This, from an interview the Guardian did with Arthur Larok, Action Aid’s director in Uganda, I think highlights the stupidity of supporting military intervention in Uganda:

“Many NGOs and the government, especially local government in the north, are about rebuilding and securing lives for children, in education, sanitation, health and livelihoods. International campaigning that doesn’t support this agenda is not so useful at this point. We have moved beyond that.

“There are conflicts in the north – several small conflicts over natural resources. Land is the major issue: after many years of displacement, there is quite a bit of land-related conflict.

“But many organisations and governments are focusing on this. We need to secure social stability, health and education. These are the priorities. This is what we’re trying to focus on. Poverty is high compared to the rest of the country. That’s the practical issue that needs to be addressed.

“I don’t think this is the best way. It might be an appeal that makes sense in America. But there are more fundamental challenges. Kony has been around for 25 years and over. I don’t think in the north at the moment that is really what is most important. It might be best on the internet and the like but, at the end of the day, there are more pressing things to deal with.

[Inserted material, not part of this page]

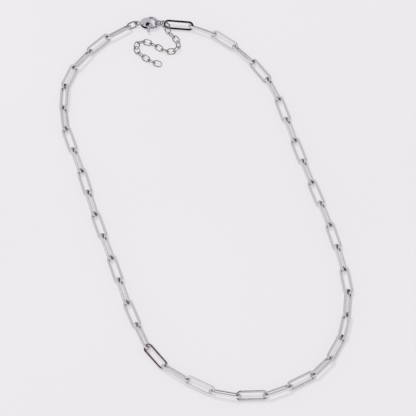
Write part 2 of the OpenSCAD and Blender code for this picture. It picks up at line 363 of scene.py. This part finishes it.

If the Americans had wanted to arrest him, they would have done that a long time ago.
[…]
“At the moment I think the work of Invisible Children is about appealing to people’s emotions. I think that time has passed. Their reputation in the country is something that can be debatable. There is a strong argument generally about NGOs and their work in the north.
[…]
“The video would have been appealing in the last decade. Now we just need support for the recovery rather than all this international attention on this one point. Getting the facts right is most important for the international media. That would help the situation as it is.”

And this piece by Duncan Hart, demolishes the idea that US imperialism in Uganda is benevolent.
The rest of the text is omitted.